トヨタの「弱い輪」が餌食に サイバー空間依然緊迫
英語圏には「鎖の丈夫さは、最も弱い輪によって決まる」という格言がある。18世紀の英哲学者トーマス・リードが随筆に書き残したとされる――。
トヨタ自動車は1日、国内14カ所にある全工場の稼働を停止した。主要取引先である樹脂部品メーカーの小島プレス工業(愛知県豊田市)でサイバー攻撃によるシステム障害が発生し、納品データをやり取りできなくなったのが原因だ。小島プレスの部品はトヨタ車の多くに使われていたことから、甚大な影響が出た。
小島プレスによると、攻撃の発信源などはまだ分かっていない。分かっているのは、トヨタの巨大なサプライチェーン(供給網)が、小島プレスという「最も弱い輪」によって寸断されてしまったということ。
1社でも情報セキュリティー対策に手抜かりがあれば、サプライチェーン全体が危うくなる。今回の騒動は、そんな現実を産業界に突きつけた。情報セキュリティー水準の底上げが急務だ。
トヨタは日ごろからサプライヤーに情報セキュリティーに関するガイドラインを示し、底上げを試みていた。ただ2次、3次サプライヤーも含めれば数万社に及ぶ取引先全てを完璧に管理するのは事実上不可能だ。
実際、自動車メーカーを狙ったサイバー攻撃が相次いでいる。2020年6月にはホンダのシステムがランサムウエア(身代金要求型ウイルス)に感染し、米国などの9工場が停止した。同年7月には、トヨタと取引がある部品設計・製造のTMW(愛知県稲沢市)がサイバー攻撃の被害に遭った。ハッカーが盗み取ったと称するデータの一部を公開したことでも話題を呼んだ。
サプライチェーン全体を守るためには、従業員一人ひとりのレベルでも警戒を怠れない。情報セキュリティー業界には「人が最も弱い輪だ」という格言もある。会社がいくら堅牢(けんろう)な情報セキュリティー機器やサービスを取り入れたところで、会社の規則や指導を守らない従業員が抜け穴になる事例が後を絶たないことへの警句である。
会社が従業員に支給する業務用端末にウイルス対策ソフトを入れていても、内規に反して私物の端末を業務に使っている人はたくさんいる。情報セキュリティー会社トレンドマイクロの調査によると、職場で禁じられているにもかかわらず、私物のスマートフォンやタブレットを業務に使っている人は6割に上る。

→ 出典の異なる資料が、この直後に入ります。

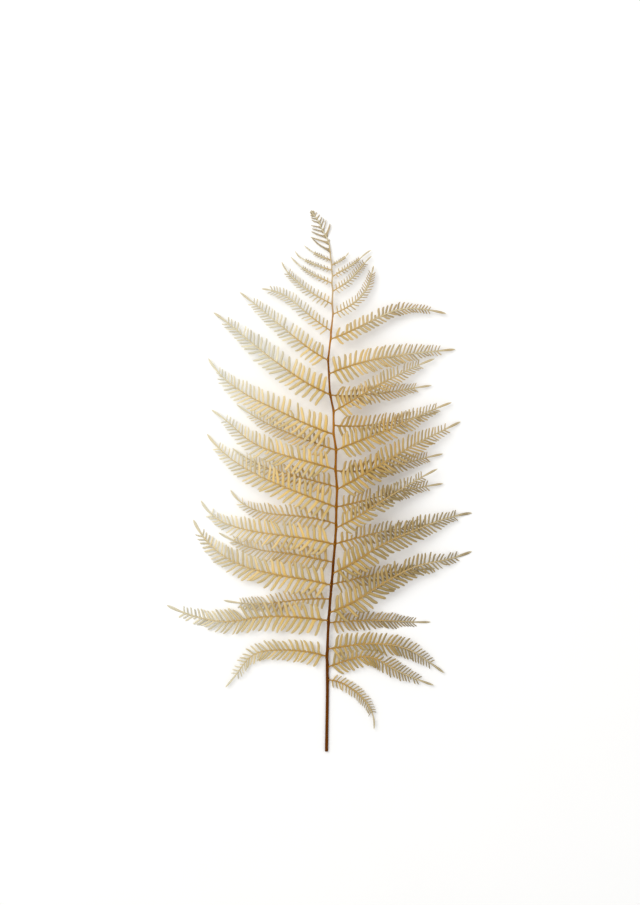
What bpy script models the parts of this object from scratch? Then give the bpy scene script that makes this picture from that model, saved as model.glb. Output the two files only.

またパスワードを複数のウェブサイトで使い回さないよう、多くの会社が従業員に指導している。使い回していると、1カ所のサイトからパスワードが漏洩した場合、同じパスワードで会社のシステムにも不正にアクセスされる恐れがあるからだ。それでも、トレンドマイクロによると8割の人がパスワードを使い回している。
ロシア発のサイバー攻撃にも要警戒
トヨタは2日から全ての工場で稼働を再開させたが、油断は禁物だろう。ウクライナ情勢を巡り、サイバー空間の緊張も高まっているからだ。
日本政府はロシアに対し、欧米諸国と足並みをそろえて経済制裁を発動した。非友好国のサイバー攻撃能力を調査している米情報セキュリティー会社、マンディアントのジョン・ハルクイスト副社長は、「経済制裁に加担していると見なした国々もロシアの標的になりかねない」と警鐘を鳴らす。
松野博一官房長官は1日の記者会見で、小島プレスへのサイバー攻撃を「調査中」とした上で、「ウクライナを含む昨今の情勢から、サイバー攻撃のリスクは高まっている。攻撃を直接受けた企業だけでなく、取引先を含めサプライチェーンに広く影響を及ぼす可能性がある」と注意喚起した。
わずかな油断でも巨大サプライチェーンがストップする可能性があることを、肝に銘じなければならない。